Ada sedikit tambahan dari Persia Kuno (sekarang Iran). Nabi mereka Zoroaster memuja Api (konsep Rig Weda), kemudian mengacu ke Judea dan Arab, maka kaum Yahudi dan Muslim mengorbankan hewan untuk pemujaan mereka (konsep Weda-Weda juga yang berlaku sampai Aswamedha). Hindhu kemudian berubah dan tidak mau mengorbankan hewan, namun konsep lama Weda tetap berlaku sampai sekarang di Timur-Tengah dan di Bali (Caru).
Di Injil khususnya di perjanjian lama tertulis bahwasanya suatu saat nanti umat manusia akan bersatu memuja Tuhan sewaktu mereka semua berbahasa sama (speak in one tongue). Banyak orang berpikir kalau umat manusia memiliki satu bahasa atau agama secara umum maka kita akan bersatu dan memuja satu Tuhan.
Sebenarnya kaum Hindhu berkata bahwasanya satu bahasa tersebut bermakna satu iman yang dilandasi oleh pemahaman universal akan hadirnya satu Pencipta. Bukankah ini konsep weda yang hakiki dan telah menjadi pengetahuan umum kaum Dharmais?

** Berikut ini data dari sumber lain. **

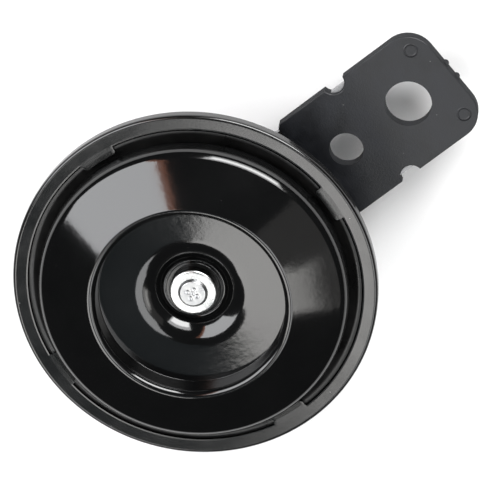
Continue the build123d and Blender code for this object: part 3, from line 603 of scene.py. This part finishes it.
# soft studio panels round the middle of the rim's face, sizes and distances in metres;
# a direction goes to the right of the view, up the view, and out of the horn's mouth
lamps = {
    "window": {"towards": (-0.600, 0.300, 0.742), "along": (-0.69, -0.66, -0.30), "distance": 0.62,
               "size": (0.435, 0.42), "glow": 6.0, "tint": (0.97, 0.98, 1.0)},
    "windowEdge": {"towards": (-0.316, 0.513, 0.798), "along": (-0.69, -0.66, -0.30), "distance": 0.66,
                   "size": (0.042, 0.42), "glow": 1.8, "tint": (1.0, 0.42, 0.26)},
    "topPanel": {"towards": (0.33, 0.745, 0.58), "along": (0.915, -0.404, 0.0), "distance": 0.7,
                 "size": (0.47, 0.44), "glow": 6.0, "tint": (1.0, 1.0, 1.0)},
    "topCore": {"towards": (0.33, 0.745, 0.58), "along": (0.915, -0.404, 0.0), "distance": 0.71,
                "size": (0.42, 0.20), "glow": 9.0, "tint": (1.0, 1.0, 1.0)},
    "lowPanel": {"towards": (-0.34, -0.50, 0.80), "along": (1.0, -0.12, 0.35), "distance": 0.7,
                 "size": (0.33, 0.29), "glow": 4.8, "tint": (1.0, 0.99, 0.97)},
    "rightPanel": {"towards": (0.60, -0.10, 0.79), "along": (-0.24, 0.90, 0.32), "distance": 0.8,
                   "size": (0.62, 0.26), "glow": 0.3, "tint": (1.0, 0.97, 0.94)},
    "rightPatch": {"towards": (0.645, -0.265, 0.718), "along": (0.0, 0.94, 0.35), "distance": 0.80,
                   "size": (0.30, 0.064), "glow": 0.5, "tint": (1.0, 0.99, 0.96)},
    "rightPatchNarrow": {"towards": (0.625, -0.272, 0.734), "along": (0.0, 0.94, 0.35), "distance": 0.81,
                         "size": (0.27, 0.075), "glow": 0.9, "tint": (1.0, 0.99, 0.96)},
    "rightPatchCore": {"towards": (0.605, -0.278, 0.750), "along": (0.0, 0.94, 0.35), "distance": 0.82,
                       "size": (0.24, 0.085), "glow": 1.3, "tint": (1.0, 0.99, 0.96)},
    "roofStrip": {"towards": (0.265, -0.32, 0.91), "along": (-0.03, 0.94, 0.33), "distance": 0.83,
                  "size": (0.60, 0.29), "glow": 3.7, "tint": (0.98, 0.99, 1.0)},
    "roofSide": {"towards": (0.53, -0.27, 0.80), "along": (0.0, 0.94, 0.33), "distance": 0.83,
                 "size": (0.32, 0.15), "glow": 2.2, "tint": (1.0, 0.99, 0.97)},
    "skyPatch": {"towards": (-0.02, -0.33, 0.94), "along": (1.0, 0.0, 0.0), "distance": 0.84,
                 "size": (0.22, 0.42), "glow": 0.14, "tint": (0.75, 0.92, 1.0)},
}


def addLamp(name, lamp):
    # glow is how bright the panel itself is, whatever its size
    data = bpy.data.lights.new(name, "AREA")
    data.shape = "RECTANGLE"
    data.size, data.size_y = lamp["size"]
    data.energy = lamp["glow"] * math.pi * data.size * data.size_y
    data.color = lamp["tint"]
    turn = Matrix.Rotation(-strap, 3, "Z")
    out = (turn @ Vector(lamp["towards"])).normalized()
    across = out.cross(turn @ Vector(lamp["along"])).normalized()
    axes = Matrix((across.cross(out), across, out)).transposed().to_4x4()
    lampObject = bpy.data.objects.new(name, data)
    lampObject.matrix_world = Matrix.Translation(Vector(hornAxis) + out * lamp["distance"]) @ axes
    lampObject.visible_camera = False
    bpy.context.scene.collection.objects.link(lampObject)


for lampName, lamp in lamps.items():
    addLamp(lampName, lamp)
print("camera and lamps", len(lamps))

# floor and world
# lift brightens the floor for the camera; near the part it is held back as painted shade
backdrop = {"halfSize": 3.0, "white": 0.8, "mottle": 0.01, "roughness": 0.9, "fineScale": 700.0,
            "coarseScale": 30.0, "lift": 0.2, "paintedShadeReach": 0.026, "paintedShadePower": 1.6, "paintedShadeSamples": 8,
            "worldGlow": 0.045, "worldTint": (0.96, 0.98, 1, 1)}


def floorPiece():
    # white floor at the part's lowest point; the camera sees it a little brighter, less so near and under the
    # part, where the floor gets painted shade, and it is clear from below
    material, tree, shader = newMaterial("floorWhite", Roughness=backdrop["roughness"])
    skin = groupNode(tree, skinTexture, Fine_Scale=backdrop["fineScale"],
                     Coarse_Scale=backdrop["coarseScale"])
    pale, paler = (backdrop["white"] - backdrop["mottle"],) * 3, (backdrop["white"],) * 3
    tree.links.new(tone(tree, skin.outputs["Mottle"], pale, paler), shader.inputs["Base Color"])
    seen = addNode(tree, "LightPath").outputs["Is Camera Ray"]
    # painted shade on the floor: the camera's brightening fades where the part is close or overhead
    floorShadeOcclusion = addNode(tree, "AmbientOcclusion", {"Distance": backdrop["paintedShadeReach"]},
                    samples=backdrop["paintedShadeSamples"])
    clear = addNode(tree, "Math", {0: floorShadeOcclusion.outputs["AO"], 1: backdrop["paintedShadePower"]},
                    operation="POWER").outputs[0]
    shown = addNode(tree, "Math", {0: seen, 1: clear}, operation="MULTIPLY").outputs[0]
    tree.links.new(tone(tree, shown, (0, 0, 0), (1, 1, 1)), shader.inputs["Emission Color"])
    behind = addNode(tree, "NewGeometry").outputs["Backfacing"]
    front = addNode(tree, "Math", {0: 1.0, 1: behind}, operation="SUBTRACT").outputs[0]
    tree.links.new(front, shader.inputs["Alpha"])
    shader.inputs["Emission Strength"].default_value = backdrop["lift"]
    half = backdrop["halfSize"]
    low = cadBox[0][2]
    mesh = bpy.data.meshes.new("floor")
    mesh.from_pydata([(-half, -half, low), (half, -half, low), (half, half, low), (-half, half, low)], [],
                     [(0, 1, 2, 3)])
    mesh.materials.append(material)
    floor = bpy.data.objects.new("floor", mesh)
    bpy.context.scene.collection.objects.link(floor)


def plainWorld():
    # white to the camera, a dim even light on everything else
    world = bpy.data.worlds.new("plainWorld")
    world.use_nodes = True
    tree = world.node_tree
    tree.nodes.clear()
    seen = addNode(tree, "LightPath").outputs["Is Camera Ray"]
    dim = addNode(tree, "Background", {"Color": backdrop["worldTint"], "Strength": backdrop["worldGlow"]})
    white = addNode(tree, "Background", {"Color": (1, 1, 1, 1), "Strength": 1.0})
    mix = addNode(tree, "MixShader", {0: seen, 1: dim.outputs[0], 2: white.outputs[0]})
    addNode(tree, "OutputWorld", {"Surface": mix.outputs[0]})
    bpy.context.scene.world = world


floorPiece()
plainWorld()
bpy.context.scene.view_settings.view_transform = "Standard"
print("floor and world")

Kalau saja umat manusia mau duduk bersama-sama, sambil menanggalkan ego kita masing-masing, kemudian membaca sejarah dengan teliti, maka kita akan menemukan “the missing Link (garis yang hilang diantara kita). Dunia terasa semakin sempit dalam era-globalisasi ini. Teknologi informasi telah melampaui batas-batas negara, namun hati kita masih beku di dalam kegelapan juga.
Untuk kaum Dharmais saya anjurkan untuk tidak segan-segan bertata-krama dengan umat lain seperti layaknya kita bersaudara, karena memang kita semua ini bersaudara.
Weda mengakui bunda semesta sebagai bunda lima bangsa utama (ras utama) di bumi ini. Kalaupun ada umat lain bersifat ekstrim, diskriminatik terhadap kita, anggaplah itu wajar-wajar saja. Di dunia ini selalu ada pro dan kontra, bahkan di dalam diri kita sendiri.